Today is my mother’s birthday. Her first since her passing last year. For the first time in my life, there’s no phone call to be made, no present to be bought.
Losing a parent is one of life’s most difficult chapters. In my mother’s case, it happened more than once. She had Alzheimer’s disease, and so I lost her in waves—each wave pulling another piece of her back to the ocean.
In the final years of her life, she no longer knew who I was. Nor my children. She had forgotten her husband—my late father—her childhood, her dreams, her life. She became a kind, quiet woman in a wheelchair, smiling whenever someone greeted her or when the sing-alongs began in the care home’s rec room.
I can’t say her passing was a relief for me. I had adapted to her condition, found a way to still enjoy our time together. But for her, death was a release. She had developed cancer that had spread through her body, bringing her immense pain—especially in those final days. Her passing, quite literally, set her free.
Although this is my personal story, I know it’s not unique. According to the World Health Organization, 57 million people worldwide were living with dementia in 2021. That number is expected to rise to 152 million by 2050. Around 10 million new cases are reported every year.
Just imagine—millions of people who no longer remember their parents, their first love, their dreams. People who forget who they were, who their children are, who lose their ability to communicate. Their bodies remain, but their personalities and identities fade, leaving behind a shell inhabited by someone we no longer fully recognize.

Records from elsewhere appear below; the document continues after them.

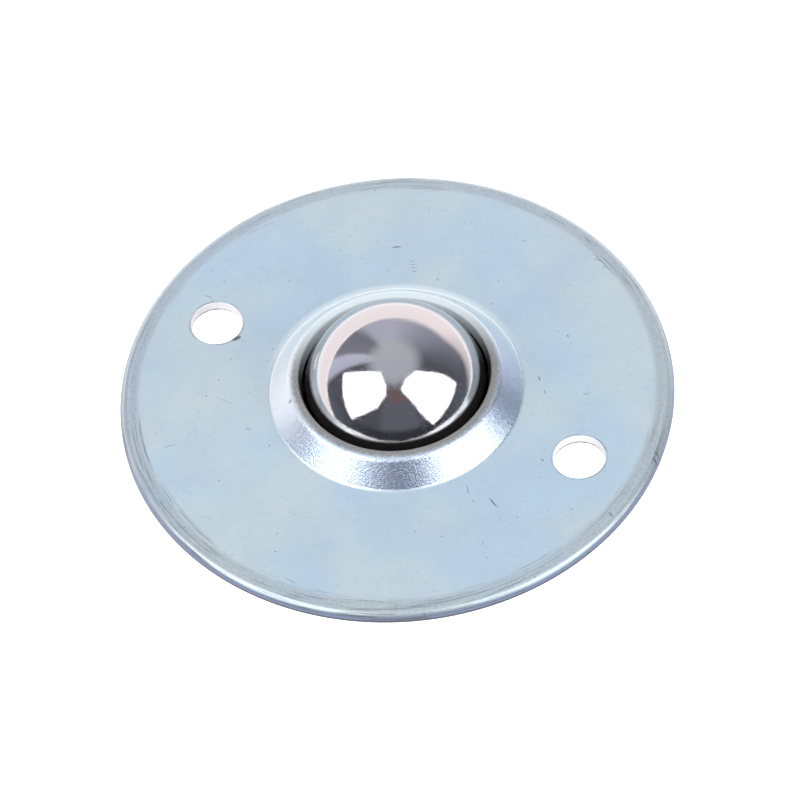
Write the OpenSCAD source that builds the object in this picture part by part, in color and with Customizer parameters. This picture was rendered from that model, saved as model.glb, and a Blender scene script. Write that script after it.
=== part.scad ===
// Ball transfer unit with a round flange: a pressed steel flange disc whose raised
// collar holds a large load ball, which rolls on a nest of small balls in a hardened
// bowl, all closed from below by a pressed housing cup.
//
// Millimetres, +Z up. The origin is the centre of the flange's underside, the plane
// that lies on the deck. The two fixing holes stand on the X axis.

/* [Load ball] */
// Diameter of the load ball (1 inch)
ball_d = 25.4; // [20:0.1:26.4]
// Height of the load ball's crown above the flange's top face
ball_rise = 11.9; // [9.5:0.1:12.3]

/* [Support balls] */
// Diameter of each support ball (5/32 inch)
support_d = 3.969; // [3.8:0.001:4.6]
// Radial play at each contact of a support ball, with the load ball and with the bowl
ball_play = 0.05; // [0.02:0.01:0.1]
// Smallest gap between neighbouring support balls
nest_gap = 0.1; // [0.05:0.05:0.3]
// Angle up from the bowl's lowest point near which the nest ends
nest_angle = 66; // [35:1:76]

/* [Flange disc] */
// Outer diameter of the flange disc
flange_d = 75; // [69:1:110]
// Thickness of the flange disc's sheet
flange_t = 1.5; // [1.2:0.1:2.2]
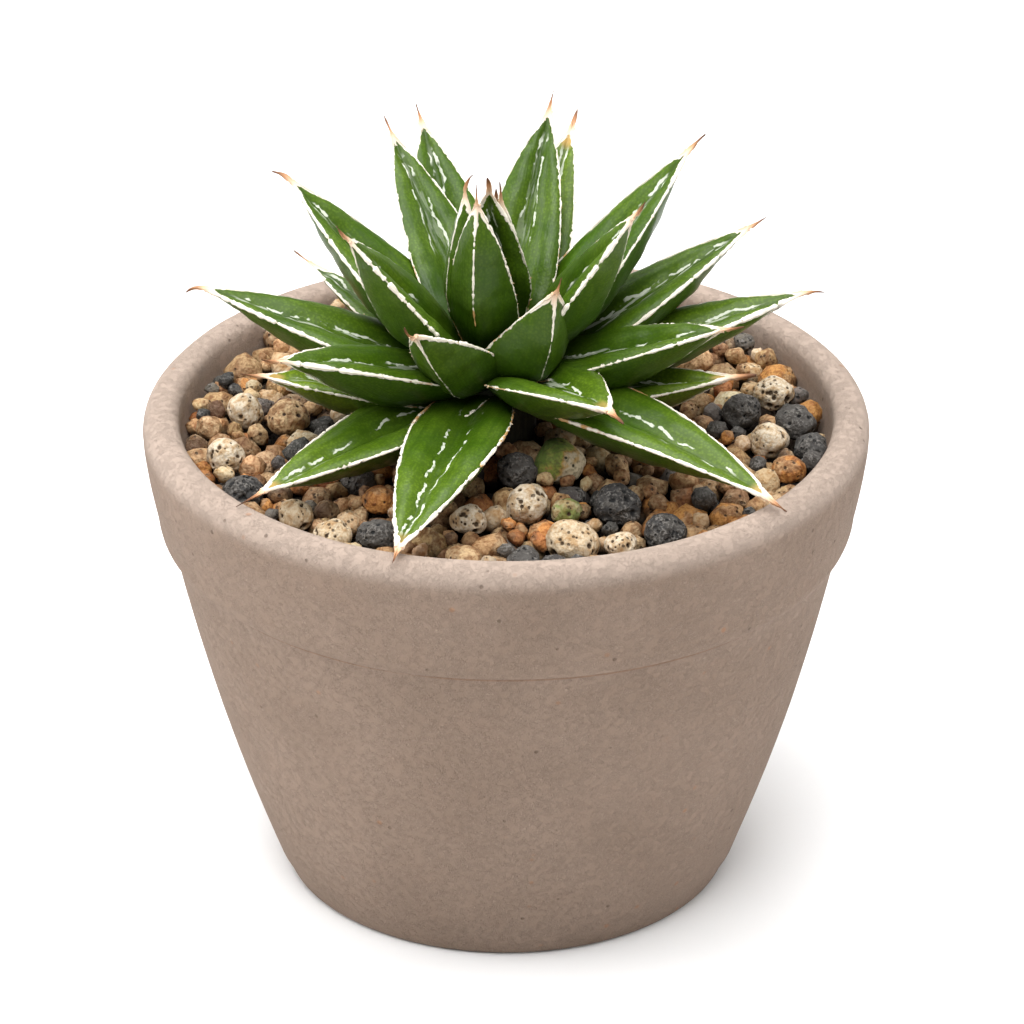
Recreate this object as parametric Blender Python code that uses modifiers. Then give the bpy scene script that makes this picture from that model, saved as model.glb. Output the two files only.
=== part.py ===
"""Potted agave: a small white-edged rosette in a collared clay pot dressed with gravel.

Metres, +Z up.  The origin is the centre of the pot's foot, on the surface that it stands on.
The front of the plant faces -Y.
"""

import math

import bmesh
import bpy
from mathutils import Matrix, Vector, noise
from mathutils.bvhtree import BVHTree

MM = 0.001
GAP = 0.3 * MM  # clearance that separate pieces keep

# The pot: its turned outside, from the foot up.
FOOT_RADIUS = 43.9 * MM
FOOT_ROUNDING = 1.2 * MM
BODY_TOP = 72.6 * MM  # where the body meets the collar
BODY_TOP_RADIUS = 65.0 * MM
BODY_BULGE = 1.65 * MM  # how far the body's side bows out at half height
COLLAR_LIP = 2.6 * MM
COLLAR_LIP_HEIGHT = 4.9 * MM
WIDEST_HEIGHT = 93.3 * MM
WIDEST_RADIUS = 70.0 * MM
RIM_TOP = 97.1 * MM
RIM_FLAT_RADIUS = 66.3 * MM  # where the outer rounding of the rim reaches its flat top
RIM_INNER_RADIUS = 64.1 * MM
RIM_INNER_ROUNDING = 2.4 * MM
# The pot's inside.
WALL_TOP_RADIUS = 62.5 * MM
WALL_TOP = 91.0 * MM
FLOOR_RADIUS = 35.0 * MM
FLOOR_HEIGHT = 7.0 * MM
FLOOR_ROUNDING = 4.0 * MM
DRAIN_RADIUS = 6.0 * MM
POT_STEPS = 40

# What fills it.  The gravel rises towards the back, and is heaped round the stem.
SOIL_TOP = 79.0 * MM
SOIL_STEPS = 32
GRAVEL_TOP = 91.9 * MM
GRAVEL_SLOPE = 0.05
HEAP_HEIGHT = 3.0 * MM
HEAP_RADIUS = 20.0 * MM
GRAVEL_LUMPS = 1.4 * MM
LUMP_SPACING = 9.0 * MM
GRAVEL_RINGS = (0.0, 0.12, 0.26, 0.4, 0.54, 0.68, 0.82, 0.94)  # shares of the bed's radius
GRAVEL_STEPS = 36
WALL_DIP = 1.2 * MM  # how far the gravel sinks where it meets the wall

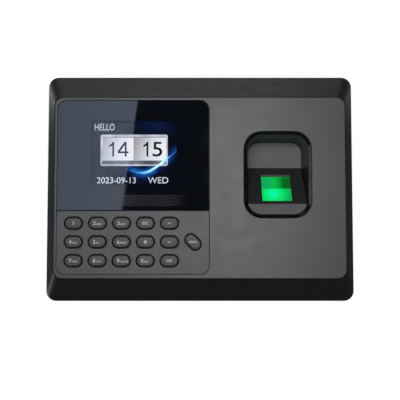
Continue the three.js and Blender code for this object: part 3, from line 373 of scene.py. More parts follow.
def spin(mesh, section, steps=32):
    """Turns a section of (radius, along) points round local Z; its ends lie on the axis."""
    rings = []
    for radius, along in section:
        if radius == 0:
            rings.append([mesh.verts.new((0, 0, along * MM))])
            continue
        turn = 2 * math.pi / steps
        circle = [(math.cos(i * turn), math.sin(i * turn)) for i in range(steps)]
        rings.append([mesh.verts.new((radius * MM * a, radius * MM * b, along * MM)) for a, b in circle])
    for low, high in zip(rings, rings[1:]):
        for i in range(steps):
            if len(low) == 1:
                mesh.faces.new((low[0], high[i], high[i - 1]))
            elif len(high) == 1:
                mesh.faces.new((low[i - 1], low[i], high[0]))
            else:
                mesh.faces.new((low[i - 1], low[i], high[i], high[i - 1]))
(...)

When my mother passed, I kept thinking about the girl she once was. What had she dreamed of becoming as a teenager? What had she imagined for herself—and for us, her children? Many of those dreams didn’t come true. And I grieved that. I grieved not only her death, but the unlived life I felt she deserved.
On this first birthday since her passing, I still wish more had been possible for her. But over the past months, I’ve begun to release that sorrow. I’ve found comfort in the belief that she was at peace with her life as it unfolded. That the absence of some dreams made room for real happiness in unexpected places.
She never made it to France, no. But she did make memories with us on countless trips to the Wisconsin Dells—and I believe she cherished that even more.
It’s a shame she couldn’t remember those joyful moments. But just because she forgot them doesn’t mean they didn’t exist. She lived. She loved. She laughed, fought, reunited, cried. She was a beautiful woman—inside and out. And even when she couldn’t remember who she was, we did. She couldn’t preserve her identity, but we carried it for her. In all the times I said goodbye to parts of her, I didn’t yet realize that she wasn’t disappearing—she was taking up residence in my memory. She lived on in me.
Today I honor the woman who brought me into the world and raised me into the woman I am. The woman who shone her unique light into the world, a light that now lives on in those she touched.
And I honor all those living with dementia—patients, family members, caregivers, friends. You are walking a path no one should have to face alone. I hope, wherever you are on it, you find peace.
Happy heavenly birthday, Mom. My gift to you is this: I remember.